Caster is the forward or backward tilt of the wheel relative to the vehicle. For instance, a shopping cart has negative caster; the wheels follow behind the vehicle. Negative caster is unstable. Give a shopping cart a shove and it is liable to take out some groceries as it goes careening down the aisle. Positive caster, as found on the front wheel of a bicycle, allows the vehicle to keep going in a straight line, even with our hands off of the controls (fine for your bicycle, not so good to do while driving a car). Without some positive caster, a driver would constantly be sawing at the steering wheel to keep the car moving in a straight line. Positive caster keeps a car moving straight. You only need to turn the steering wheel to change direction. Positive caster also assists the front wheels, and therefore the steering wheel, in returning to center or straight ahead after changing direction. This is particularly important for non-assisted steering, like that of our Fieros. Although caster does not affect tire wear, variation in caster from one side to the other can result in a vehicle drifting in one direction constantly. This condition will require constant steering corrections. Our Fieros are specified to have caster set at +5.0 +/- 2.0 degrees for 1984 through 1987 cars. The 1988 Fieros are specified to have +5.0 +/- 0.5 degrees. Interestingly, the ASE Manual states that this caster setting is for "GT & Formula" Fieros. For "manual steering" equipped Fieros it lists a caster setting of +3.0 +/- 0.5 degrees.
Camber is the inward or outward tilt of the tops of the wheel at its vertical centerline. Positive camber is when the tops of the tires tilt toward each other, or the tops are closer together than the bottoms. Negative camber is when the tops of the tires tilt outward, away from each other. Zero camber would place the tire tread parallel with the pavement. Positive camber will place more pressure on the inboard portion of the tire. Improper camber usually only results in wear on one tire, not both.
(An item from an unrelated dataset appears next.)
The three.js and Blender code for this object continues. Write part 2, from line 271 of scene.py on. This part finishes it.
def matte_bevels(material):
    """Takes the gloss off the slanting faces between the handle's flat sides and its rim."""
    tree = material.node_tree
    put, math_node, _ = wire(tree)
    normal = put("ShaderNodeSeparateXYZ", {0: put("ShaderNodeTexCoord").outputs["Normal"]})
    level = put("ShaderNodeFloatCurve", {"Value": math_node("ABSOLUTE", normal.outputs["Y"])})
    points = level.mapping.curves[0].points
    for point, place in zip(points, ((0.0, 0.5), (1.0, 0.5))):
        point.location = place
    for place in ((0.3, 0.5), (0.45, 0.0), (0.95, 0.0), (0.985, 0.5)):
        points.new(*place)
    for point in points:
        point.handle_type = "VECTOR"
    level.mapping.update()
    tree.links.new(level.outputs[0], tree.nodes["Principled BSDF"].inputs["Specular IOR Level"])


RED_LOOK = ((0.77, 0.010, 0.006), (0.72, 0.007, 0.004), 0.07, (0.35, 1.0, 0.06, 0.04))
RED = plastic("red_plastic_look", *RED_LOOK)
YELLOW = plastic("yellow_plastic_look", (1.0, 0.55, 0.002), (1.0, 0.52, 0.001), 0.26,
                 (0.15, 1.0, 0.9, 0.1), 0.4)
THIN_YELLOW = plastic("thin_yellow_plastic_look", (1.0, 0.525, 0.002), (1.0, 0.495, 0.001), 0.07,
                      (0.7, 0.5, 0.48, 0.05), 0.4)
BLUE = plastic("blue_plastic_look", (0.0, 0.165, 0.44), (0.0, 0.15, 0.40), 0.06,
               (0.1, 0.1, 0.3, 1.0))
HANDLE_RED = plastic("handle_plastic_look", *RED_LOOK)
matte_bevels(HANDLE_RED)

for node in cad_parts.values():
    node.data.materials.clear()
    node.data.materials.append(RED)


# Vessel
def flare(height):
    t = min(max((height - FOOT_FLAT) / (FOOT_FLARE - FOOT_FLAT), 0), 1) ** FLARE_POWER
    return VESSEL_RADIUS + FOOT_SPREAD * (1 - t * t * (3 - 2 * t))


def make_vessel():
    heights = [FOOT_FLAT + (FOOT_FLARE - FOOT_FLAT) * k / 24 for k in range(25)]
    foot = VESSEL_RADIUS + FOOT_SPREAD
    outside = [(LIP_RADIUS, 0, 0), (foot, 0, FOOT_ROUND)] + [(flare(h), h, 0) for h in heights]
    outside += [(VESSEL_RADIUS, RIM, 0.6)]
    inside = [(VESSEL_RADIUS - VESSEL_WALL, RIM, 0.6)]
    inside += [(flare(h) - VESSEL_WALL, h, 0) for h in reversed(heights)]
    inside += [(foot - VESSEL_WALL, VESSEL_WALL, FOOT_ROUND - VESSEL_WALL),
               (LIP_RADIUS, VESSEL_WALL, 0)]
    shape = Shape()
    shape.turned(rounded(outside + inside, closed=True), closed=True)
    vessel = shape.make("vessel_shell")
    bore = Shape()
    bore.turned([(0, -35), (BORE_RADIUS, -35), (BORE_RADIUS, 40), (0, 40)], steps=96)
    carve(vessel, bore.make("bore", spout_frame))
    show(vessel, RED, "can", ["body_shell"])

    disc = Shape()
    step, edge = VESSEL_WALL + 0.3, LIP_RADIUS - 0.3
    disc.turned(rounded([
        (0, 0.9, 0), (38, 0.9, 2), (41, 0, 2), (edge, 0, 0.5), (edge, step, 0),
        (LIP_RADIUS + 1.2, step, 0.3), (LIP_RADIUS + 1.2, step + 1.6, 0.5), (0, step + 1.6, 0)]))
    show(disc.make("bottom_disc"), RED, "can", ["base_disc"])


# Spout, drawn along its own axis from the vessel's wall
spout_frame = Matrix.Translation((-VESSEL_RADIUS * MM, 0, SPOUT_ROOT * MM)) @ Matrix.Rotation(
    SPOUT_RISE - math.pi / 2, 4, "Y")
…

Weak springs can greatly affect camber. Camber can be adjusted on the rear of cars with independent suspension. Our Fieros are specified to have a front camber setting of +0.5 +/- 0.8 degrees and a rear camber setting of -1.0 +/- 0.5 degrees for '84 through '87. The '88 again have separate settings of 0 +/- 0.5 degrees for front and -1.0 +/- 0.5 for rear.
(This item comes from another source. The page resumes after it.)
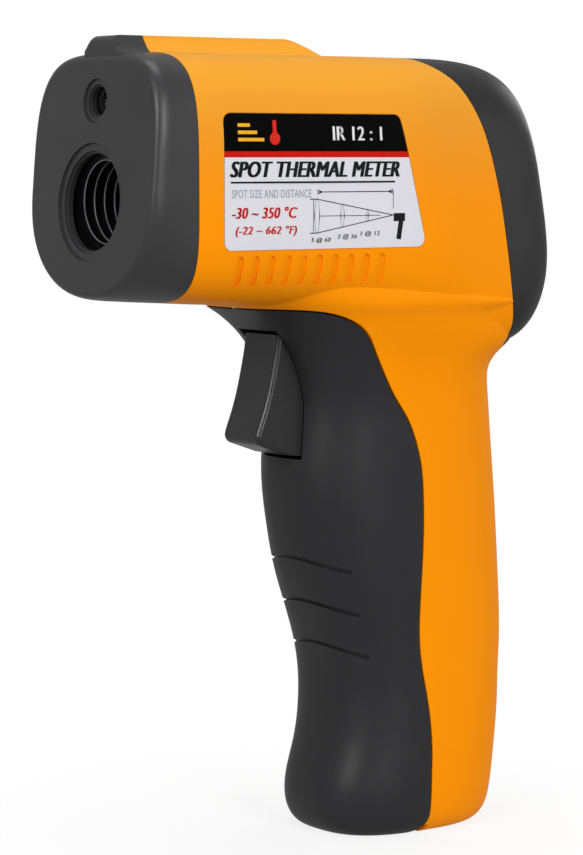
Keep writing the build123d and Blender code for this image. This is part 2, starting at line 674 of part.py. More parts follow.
TRIGGER_BOARD_X = (9.0, 10.6)
SWITCH_Z = 77.6                     # height of the trigger switch and its plunger


def trigger_board():
    return box(TRIGGER_BOARD_X, (-6.2, 6.2), (72.8, 92.5))


def trigger_switch():
    block = box((5.4, TRIGGER_BOARD_X[0] - 0.02), (-3, 3), (SWITCH_Z - 3, SWITCH_Z + 3))
    return block + rod_x(1.7, (4.3, 5.5), 0, SWITCH_Z)


# ---- power -----------------------------------------------------------------------------------------
TERMINAL_Y = 6.35


def battery():
    body = Pos(BATTERY_X, 0, BATTERY_Z + BATTERY[2] / 2) * Box(*BATTERY)
    body = fillet(body.edges().filter_by(Axis.Z), 3.0)
    top = BATTERY_Z + BATTERY[2]
    body += Pos(BATTERY_X, TERMINAL_Y, top + 1.0) * Cylinder(2.85, 2.0)
    body += Pos(BATTERY_X, -TERMINAL_Y, top + 1.0) * Cylinder(3.8, 2.0)
    return body


def battery_snap():
    low = BATTERY_Z + BATTERY[2] + 0.05
    body = Pos(BATTERY_X, 0, low + 2.0) * Box(12.5, 25.0, 4.0)
    body = fillet(body.edges().filter_by(Axis.Z), 4.0)
    body -= Pos(BATTERY_X, TERMINAL_Y, low + 1.0) * Cylinder(2.95, 2.2)
    body -= Pos(BATTERY_X, -TERMINAL_Y, low + 1.0) * Cylinder(3.9, 2.2)
    return body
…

Thrust angle is the difference between a front wheel alignment and a four-wheel alignment. Simply put, thrust angle is the direction the rear wheels are trying to make the car move due to the rear axle not being parallel to the front. Front wheel alignment is based upon the centerline of the car and assumes the centerline is true. If the rear axle is not parallel with the front axle, or in other words when the rear axle is not perpendicular to the car's centerline, one rear wheel is farther back from the front than the other rear wheel. This configuration will try to steer the car to the side that has the one rear wheel set back farther. The driver will be required to turn in the opposite direction to maintain a straight progress. If you've ever followed a car that appears to be driving straight down the road but moving slightly sideways, or dog-tracking, you have seen a car with the rear axle that is not perpendicular to the centerline of the car. This misalignment of the rear axle is often the result of frame damage from a wreck. A four-wheel alignment is a must for front-wheel drive cars and any vehicle with an independent rear suspension, and is also acceptable for rear drive cars so the front wheels can be adjusted to compensate for misalignment of the rear axle.
The cost of wheel alignment, and even the additional cost of a four-wheel alignment, will save you that much and more in tire life. So inspect your tires and suspension components regularly. Monitor you Fiero straight-line handling. If you detect a problem or if you've changed suspension components, wheels or tires, it probably wouldn't be a bad idea to have a four-wheel alignment performed.